### Challenge:
Lines containing the string "that" are to be counted; report the number and nothing more.

### Available data:
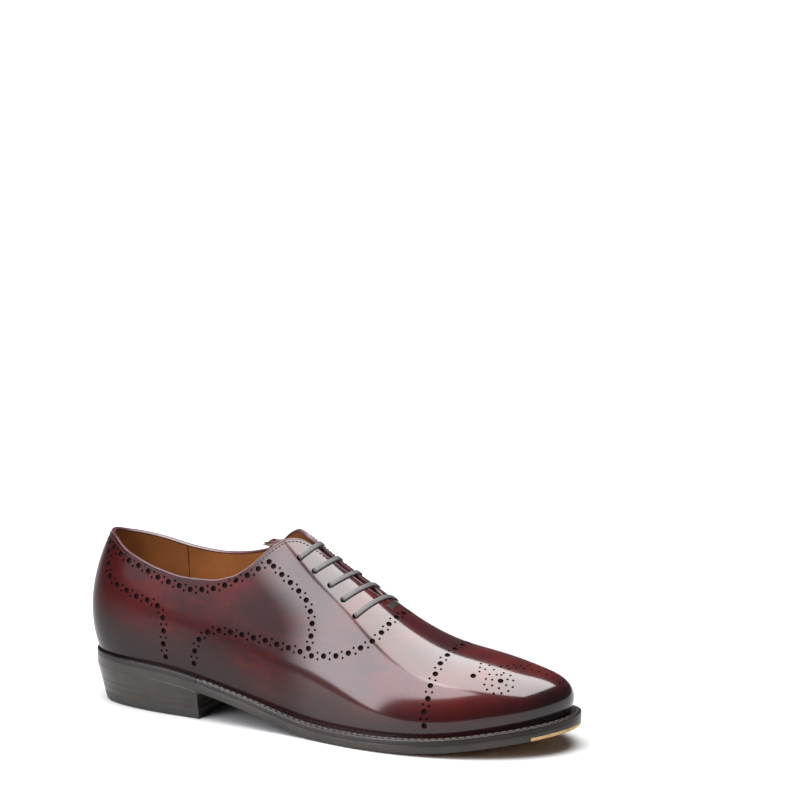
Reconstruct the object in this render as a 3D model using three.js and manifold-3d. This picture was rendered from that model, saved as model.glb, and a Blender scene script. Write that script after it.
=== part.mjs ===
// Men's whole-cut oxford shoe for the right foot, built layer by layer on a parametric last.
// Millimetres. +X runs from heel to toe, +Y to the inner (medial) side, +Z up.
import * as THREE from "three";
import { mergeVertices } from "three/addons/utils/BufferGeometryUtils.js";
import Module from "manifold-3d";

const wasm = await Module();
wasm.setup();

// ---------------------------------------------------------------- driving dimensions
const SHOE_LENGTH = 302; // feather line, heel to toe
const BALL_WIDTH = 86.5; // feather line across the ball
const INSTEP_HEIGHT = 120; // highest point of the last's ridge above its sole
const HEEL_PITCH = 22.4; // height of the outsole's underside at the back
const TOE_SPRING = 12.5; // lift of the outsole's underside at the toe
const CLEARANCE = 0.25; // between pieces that touch or are glued

const UPPER_THICKNESS = 1.3;
const LINING_THICKNESS = 0.8;
const STIFFENER_THICKNESS = 1.2; // heel stiffener and toe puff
const TONGUE_THICKNESS = 1.1;
const TONGUE_LINING_THICKNESS = 0.7;
const LASTING_MARGIN = 6; // leather turned in under the insole
const BINDING_HEIGHT = 0.9;

const OUTSOLE_THICKNESS = 5;
const WELT_THICKNESS = 3;
const INSOLE_THICKNESS = 3;
const INSOLE_RIB_WIDTH = 1.7;
const SHANK_LENGTH = 105;
const SHANK_WIDTH = 12;
const SHANK_THICKNESS = 1.2;
const HEEL_SOCK_LENGTH = 82;
const HEEL_SOCK_THICKNESS = 1.4;

const HEEL_LENGTH = 80.5; // from the back of the feather line to the heel breast
const HEEL_TAPER = 6; // the heel's sides lean in by this much at the ground
const TOP_PIECE_THICKNESS = 5.5;
const HEEL_LIFT_THICKNESS = 3.6;
const NAIL_RADIUS = 1.1;
const NAIL_LENGTH = 8.5;

const EYELET_BORE = 1.9; // radius of the hole that the lace goes through
const EYELET_WALL = 0.35;
const EYELET_FLANGE = 1.2; // how far the flange stands out from the barrel
const EYELET_PLAY = 0.65; // from the eyelet to the curved leather in front of it
const LACE_WIDTH = 3;
const LACE_THICKNESS = 1;
const LACE_DEPTH = 4.4; // hidden runs, below the upper's face
const LACE_LIFT = 0.95; // visible bars, above the upper's face
const LACE_ROOM = 0.6; // between the hidden runs and the tongue
const AGLET_LENGTH = 14;

const TOE_PLATE_LENGTH = 16;
const TOE_PLATE_THICKNESS = 2.2;
const SCREW_RADIUS = 1.8;
const SCREW_LENGTH = 4.4;
const THREAD_SIZE = 0.7;

// ---------------------------------------------------------------- the last, station by station
// A station goes round the feather line: 0 is the heel, 12 the toe tip, 1-11 the outer side
// and 13-23 the inner side. The tables are drawn for a last of the sizes below.
const DRAWN_LENGTH = 302;
const DRAWN_WIDTH = 86.5;
const DRAWN_INSTEP = 120;
const TOE = 12;
const LOOP = 24;
const OUTER_X = [1, 6, 22, 50, 84, 118, 150, 182, 212, 240, 265, 286];
const OUTER_Y = [0, -16, -26, -31, -33, -35.5, -38, -42.5, -44, -40, -31, -17];
const INNER_X = [296.5, 288, 266, 240, 212, 182, 150, 118, 84, 50, 22, 6];
const INNER_Y = [3, 21, 33, 40.5, 42.5, 35, 25, 22, 26, 29, 26, 16];
const RIDGE_X = [28, 30, 36, 56, 88, 121, 152, 183, 211, 237, 256, 266, 269];
const WALL_HEIGHT = [40, 40, 38, 36, 36, 34, 30, 26, 22, 20, 19, 19, 20];
const OUTER_BULGE = [15, 14, 8, 7, 8, 9, 7, 5, 4, 4, 5, 7, 9];
const INNER_BULGE = [15, 14, 8, 7, 10, 12, 9, 5, 4, 4, 5, 7, 9];
const RIDGE_REACH = [16, 13, 18, 17, 15, 16, 24, 27, 26, 24, 20, 15, 15];
const RIDGE_ANGLE = [-180, -150, -122, -102, -90, -90, -90, -90, -90, -90, -72, -42, 0];
const WELT_REACH = [1.4, 1.5, 2.3, 3, 3, 3.5, 5, 6, 6, 6, 6, 6, 6];
// Ridge height and underside height at even steps of the length.
const RIDGE_Z = [118, 119.5, 120, 120.5, 123, 114.5, 97, 81.5, 66, 55.5, 50.5, 44.5, 38];
const HEEL_CURVE = [1, 0.964, 0.9, 0.665, 0.37, 0.067, 0, 0, 0, 0, 0];
const TOE_CURVE = [0, 0, 0, 0, 0, 0, 0, 0.05, 0.24, 0.6, 1];
// Opening edge as a share of the wall, 0 at the feather line and 1 at the ridge, by station.
const THROAT = 7.2;
const OUTER_EDGE = [
  [0, 0.6], [1.3, 0.585], [2.3, 0.518], [3, 0.468], [3.5, 0.45], [4, 0.458], [4.4, 0.495],
  [4.7, 0.568], [5, 0.7], [5.25, 0.82], [5.5, 0.9], [5.8, 0.94], [6.2, 0.955], [6.8, 0.955],
  [THROAT, 1],
];
const INNER_EDGE = [
  [0, 0.6], [1, 0.57], [1.8, 0.548], [2.3, 0.53], [3, 0.497], [3.4, 0.492], [3.9, 0.507],
  [4.3, 0.54], [4.7, 0.625], [5, 0.745], [5.25, 0.85], [5.5, 0.92], [5.8, 0.943],
  [6.2, 0.955], [6.8, 0.955], [THROAT, 1],
];
// Eyelets as [station, share of the wall], top to bottom; the inner row sits a little forward.
const EYELETS = [[5.54, 0.772], [5.86, 0.775], [6.2, 0.768], [6.5, 0.74], [6.8, 0.692]];
const INNER_EYELET_SHIFT = [0, 0.05, 0.1, 0.15, 0.2];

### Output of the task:
3